Stored entries:
┄┄┄┄┄┄┄┄┄┄┄┄┄┄┄┄┄┄┄┄

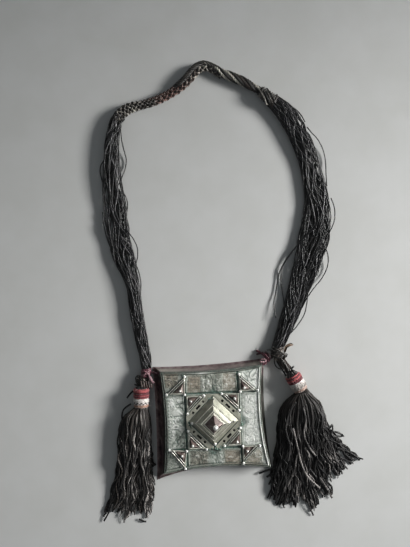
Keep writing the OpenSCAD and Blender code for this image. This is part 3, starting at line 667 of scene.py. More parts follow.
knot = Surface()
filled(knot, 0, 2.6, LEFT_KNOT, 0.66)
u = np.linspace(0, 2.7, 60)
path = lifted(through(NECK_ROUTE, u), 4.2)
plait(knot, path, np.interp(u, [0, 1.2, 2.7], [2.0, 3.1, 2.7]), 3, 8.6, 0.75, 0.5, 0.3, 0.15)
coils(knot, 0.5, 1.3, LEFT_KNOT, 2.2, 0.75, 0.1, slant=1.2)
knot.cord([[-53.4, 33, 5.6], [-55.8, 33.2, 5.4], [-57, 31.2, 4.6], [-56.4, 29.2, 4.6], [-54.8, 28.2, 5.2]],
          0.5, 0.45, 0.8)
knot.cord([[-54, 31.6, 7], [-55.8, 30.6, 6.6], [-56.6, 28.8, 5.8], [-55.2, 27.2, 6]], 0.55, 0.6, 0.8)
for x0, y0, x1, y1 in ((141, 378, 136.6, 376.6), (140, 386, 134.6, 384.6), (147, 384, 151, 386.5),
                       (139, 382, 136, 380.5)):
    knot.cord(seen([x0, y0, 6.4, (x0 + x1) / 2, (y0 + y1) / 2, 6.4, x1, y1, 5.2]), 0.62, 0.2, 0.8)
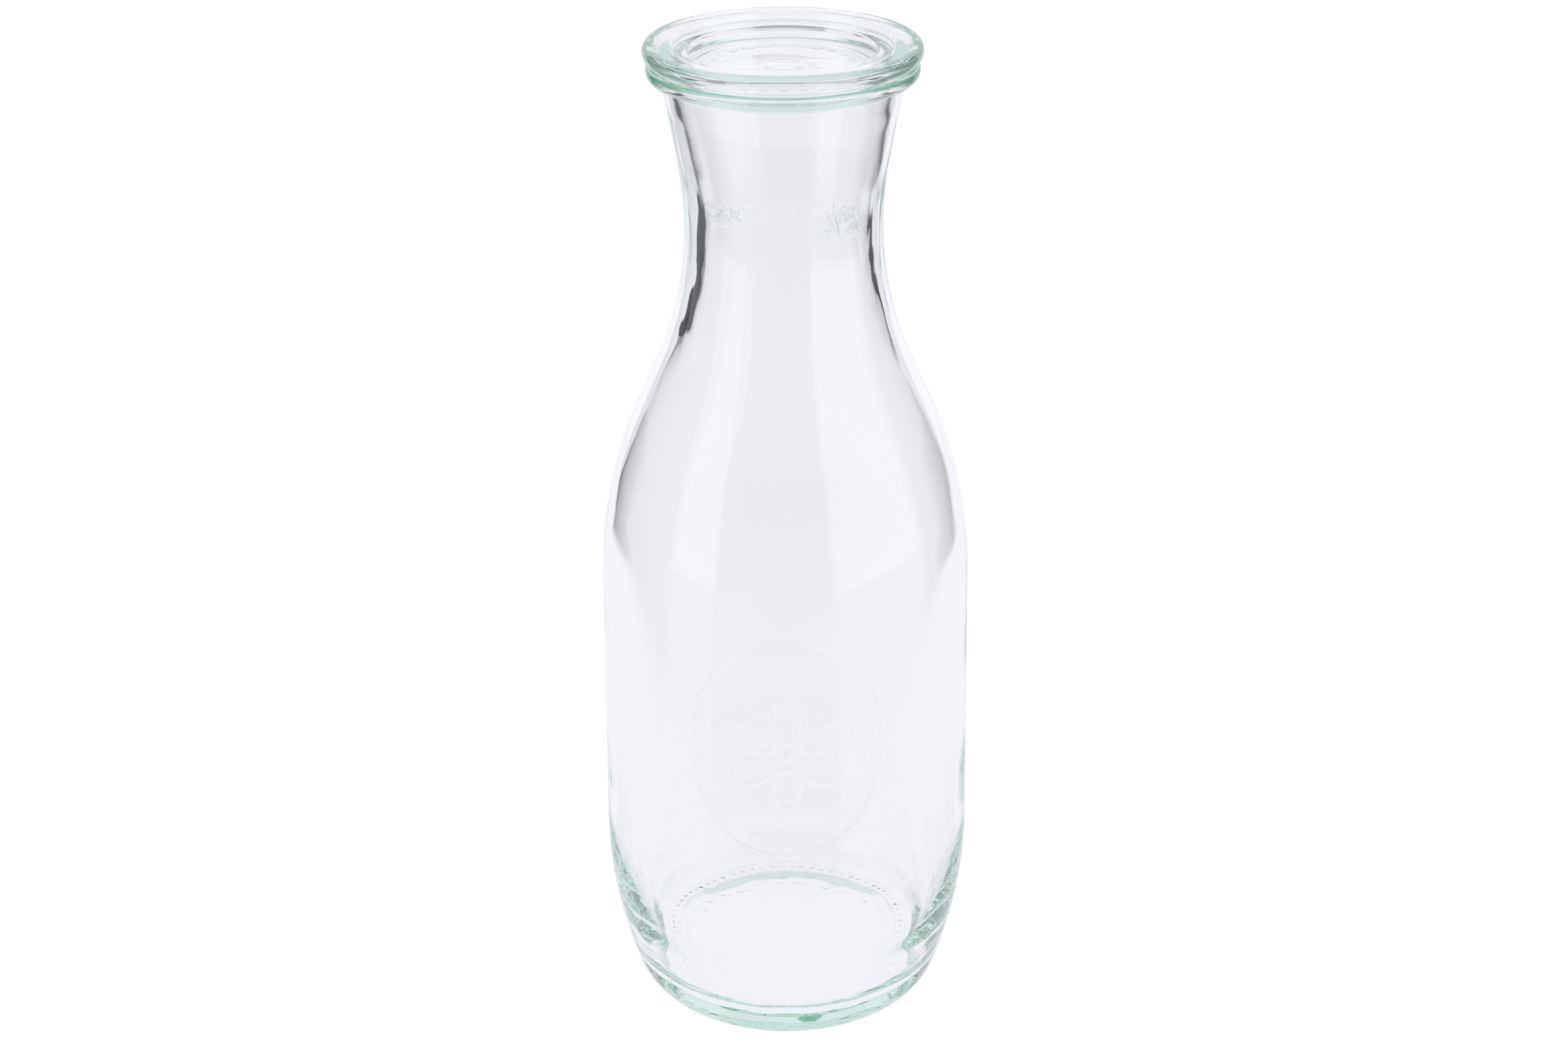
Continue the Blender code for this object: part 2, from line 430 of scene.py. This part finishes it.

┄┄┄┄┄┄┄┄┄┄┄┄┄┄┄┄┄┄┄┄

» EXERCISE DETAILS
Going through the data, tally the lines containing "Blender" and report only the result.

» COMPLETE RESPONSE
2